2 packages (¼ oz each) active dry yeast
1 cup warm water (110 to 115)
1¼ cups cold butter, divided
5 cups all-purpose flour
1/3 cup sugar
1½ teaspoon salt
¾ cup evaporated milk
2 eggs
1 tablespoon water

In a large mixing bowl, dissolve yeast in warm water; let stand for 5 minutes. Melt ¼ cup butter; set aside. Combine 1 cup flour, sugar and salt; add to yeast mixture. Add the milk, 1 egg and melted butter; beat until smooth. Place remaining flour in a large bowl; cut in remaining butter until crumbly. Add yeast mixture; mix well. Do not knead. Cover and refrigerate overnight. Punch dough down. Turn onto a lightly floured surface; knead about six times. Divide dough into four pieces. Roll each piece into a 16-in circle; cut each circle into eight wedges. Roll up wedges from the wide end and place point side down 3-in. apart on ungreased baking sheets. Curve ends to form a crescent shape. Cover and let rise in a warm place for 1 hour. Beat water and remaining egg; brush over rolls. Bake at 325 degrees for 20-25 minutes or until lightly browned. Serve warm. Yield; 32 rolls.

Feather light rolls

2 packages (¼ oz each) active dry yeast
½ cup warm water (110 to115)
1 tablespoon plus 1/3 cup sugar, divided
1 cup warm milk (110 to 115)
1/3 cup shortening
2 eggs
1½  teaspoons salt
4 to 5 cups all-purpose flour

In a large mixing bowl, dissolve yeast in warm water. Stir in 1 tablespoon sugar; let stand for 5 minutes. Add the milk, shortening, eggs, salt, 3 cups flour and remaining sugar. Beat on medium speed for 2 minutes. Stir in enough remaining flour to form a soft dough (mixture will be sticky). Do not knead. Cover and refrigerate overnight. Punch dough down. Turn onto a lightly floured surface; divide into 24 portions. Divide each portion into three pieces; shape each into a ball. Place three balls in each greased muffin cup.
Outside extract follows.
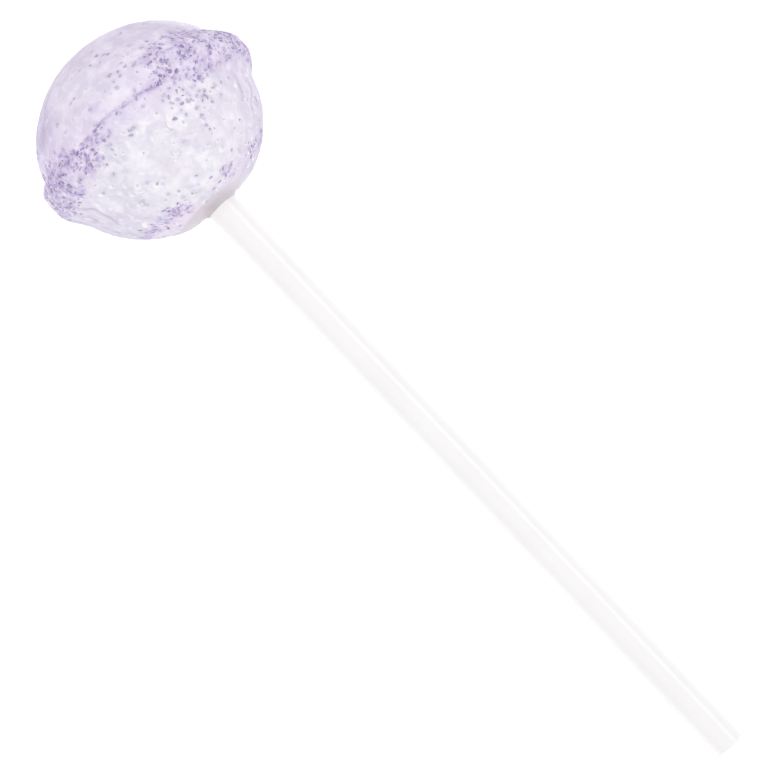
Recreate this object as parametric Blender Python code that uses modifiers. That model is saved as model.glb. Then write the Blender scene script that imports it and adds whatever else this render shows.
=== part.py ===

Cover and let rise in a warm place until doubled, about 1-¾ hours. Bake at 350 degrees for 13-15 minutes or until golden brown. Remove from pans to wire racks. Serve warm. Yield 2 dozen.

FOOD FACTS

• When bread is baking, a small dish of water in the oven will help to keep the crust from getting hard.
• Rinse a pan in cold water before scalding milk to prevent sticking.